Re: Developing the Land
by
Anonymous
on Fri 11 Nov 2005 06:51 PM EST | Permanent Link
"The road runs through the years ... " and the view doesn't improve, does it? The more we consume, the more mess we make. In England, we call it fly-tipping, but it amounts to the same thing, endless supplies of fresh garbage dumped in pretty places along quiet roads where no one sees the culprits doing it. Your image of the solitary chair right at the end is very strong and the entire poem ripples with the undercurrent of your rage: spent soil, twists and turns, portents, ancient ruin. Maybe "abandonment" sums it all up?

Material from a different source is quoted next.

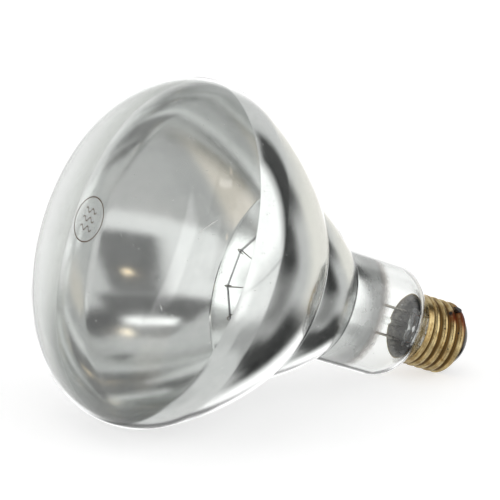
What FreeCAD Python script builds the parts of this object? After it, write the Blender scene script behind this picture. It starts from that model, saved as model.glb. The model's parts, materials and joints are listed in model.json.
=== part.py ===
import FreeCAD, Part
import os
from math import sin, cos, tan, asin, acos, atan2, radians, degrees, hypot, pi

# Infrared reflector heat lamp with a rolled screw cap. Millimetres and degrees.
# Each piece is drawn about the lamp's own axis: s runs from the tip of the face to the tip of the cap,
# r is the distance from that axis. At the end the whole lamp is laid down on its bowl and its cap.

# Blown glass bulb, outer surface
bulb_radius = 63.5
crown_radius = 155.0
knuckle_radius = 25.6
knuckle_end_angle = 24.5
bowl_radius = 110.7
bowl_end_radius = 36.1
step_start_angle = 24.0
step_radius = 101.0
step_end_radius = 21.3
crease_round = 1.5
neck_taper_angle = 0.6
neck_length = 23.7
shoulder_radius = 12.0
shoulder_end_angle = 41.0
spigot_radius = 11.2
spigot_round = 3.0
spigot_length = 10.4
bulb_wall = 1.1

# Aluminium film on the inside of the bowl, drawn thick enough to be a solid
mirror_thickness = 0.06
mirror_start = 28.0
mirror_end = 116.3

# Screw cap of rolled brass sheet
cap_radius = 13.1
cap_sheet = 0.3
cap_length = 17.5
cap_skirt = 2.2
cap_end_round = 2.3
cap_mouth_radius = 9.4
thread_pitch = 3.63
thread_round = 1.05
thread_crest_flat = 0.05
thread_run_out = 4.5
thread_last_crest = 2.9
thread_turns = 5
thread_turn_angle = 180.0

# Black glass insulator, contact plate and solder at the cap's tip
insulator_height = 5.0
insulator_tip_radius = 5.6
insulator_inner_depth = 1.6
insulator_bulge = 0.7
contact_radius = 4.9
contact_thickness = 0.8
contact_edge_round = 0.27
contact_bore = 1.1
solder_radius = 3.6
solder_height = 1.2
side_solder_radius = 1.3
side_solder_height = 0.35
side_solder_angle = 205.0
side_solder_from_end = 3.1

# Cement ring between cap and bulb
cement_length = 9.5

# Glass stem: flare tube, press, exhaust tube, and the rod that carries the filament supports
flare_tube_radius = 7.0
flare_wall = 1.0
flare_length = 5.5
press_length = 7.0
press_shoulder = 3.0
press_width = 15.0
press_thickness = 4.8
exhaust_radius = 2.0
exhaust_wall = 0.7
exhaust_length = 6.0
exhaust_hole_depth = 4.6
button_radius = 3.0
button_length = 4.0
button_round = 1.3
button_plane = 87.0
support_rod_radius = 1.4

# Wires
lead_spacing = 10.4
inner_lead_radius = 0.5
seal_wire_radius = 0.35
outer_lead_radius = 0.4
outer_lead_bend = 1.6
inner_lead_bend = 6.0
inner_lead_straight = 30.0
support_radius = 0.22
support_count = 6
support_embed = 1.8
hook_turn = 190.0
hook_tail = 1.6

# Coiled filament, strung as an open ring between the supports
filament_ring_radius = 18.0
filament_plane = 71.5
filament_gap_angle = 50.0
filament_coil_radius = 0.75
filament_bore_radius = 0.45
filament_bend = 1.6

# Clearances
fused_gap = 0.03
film_gap = 0.02
seat_gap = 0.05
hook_gap = 0.05
lead_tip_gap = 0.25

axis = FreeCAD.Vector(0, 0, 1)
origin = FreeCAD.Vector(0, 0, 0)


def at(r, s):
    """Point of a section, in the half plane that is turned about the lamp's axis."""
    return FreeCAD.Vector(r, 0, s)


def bulb_sections():
    """The bulb's outline as tangent sections: arcs (signed radius, first and last angle) and straight runs.

    An angle is that of the outward normal, from -90 at the face's tip, through 0 at the widest ring,
    towards 90 where a wall would face the cap. A hollow arc has a negative radius.
    """
    crown_end = -degrees(acos((bulb_radius - knuckle_radius) / (crown_radius - knuckle_radius)))
    knuckle_end = bulb_radius + knuckle_radius * (cos(radians(knuckle_end_angle)) - 1)
    bowl_cos = cos(radians(knuckle_end_angle)) - (knuckle_end - bowl_end_radius) / bowl_radius
    bowl_end_angle = degrees(acos(bowl_cos))
    step_start = bowl_end_radius - crease_round * (cos(radians(step_start_angle)) - bowl_cos)
    step_cos = cos(radians(step_start_angle)) - (step_start - step_end_radius) / step_radius
    step_end_angle = degrees(acos(step_cos))
    sections = [
        ("arc", crown_radius, -90.0, crown_end),
        ("arc", knuckle_radius, crown_end, knuckle_end_angle),
        ("arc", bowl_radius, knuckle_end_angle, bowl_end_angle),
        ("arc", -crease_round, bowl_end_angle, step_start_angle),
        ("arc", step_radius, step_start_angle, step_end_angle),
        ("arc", -crease_round, step_end_angle, neck_taper_angle),
        ("run", neck_length, neck_taper_angle),
        ("arc", shoulder_radius, neck_taper_angle, shoulder_end_angle),
    ]
    cone_start = walk(sections, 0)[-1][1].x
    round_drop = spigot_round * (1 - cos(radians(shoulder_end_angle)))
    cone_drop = cone_start - spigot_radius - round_drop
    sections.append(("run", cone_drop / sin(radians(shoulder_end_angle)), shoulder_end_angle))
    sections.append(("arc", -spigot_round, shoulder_end_angle, 0.0))
    sections.append(("run", spigot_length, 0.0))
    return sections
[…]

Ken http://strangerken.blogspot.com Re: Re: Developing the Land
by
Ned
on Fri 11 Nov 2005 07:45 PM EST | Profile | Permanent Link
It's surreal. That is really the only way I can describe it, Ken.
Re: Developing the Land
by
SilverMoon
on Tue 15 Nov 2005 01:17 AM EST | Profile | Permanent Link
Intruder- yes...
(I'm brain dead so no new insights will illuminate this page,but I hate to leave without letting you know that your poetry is profound!) Re: Developing the Land
by
garnet
on Wed 16 Nov 2005 10:16 PM EST | Profile | Permanent Link
Ned-I've come back several times now. This is hard to comment on, for some reason. The irony of the title sets it up. Man's shameful havoc is devistating seen through the knotted eyes of the trees. And the empty chair in the end is perfect. The rest is, well, poetry.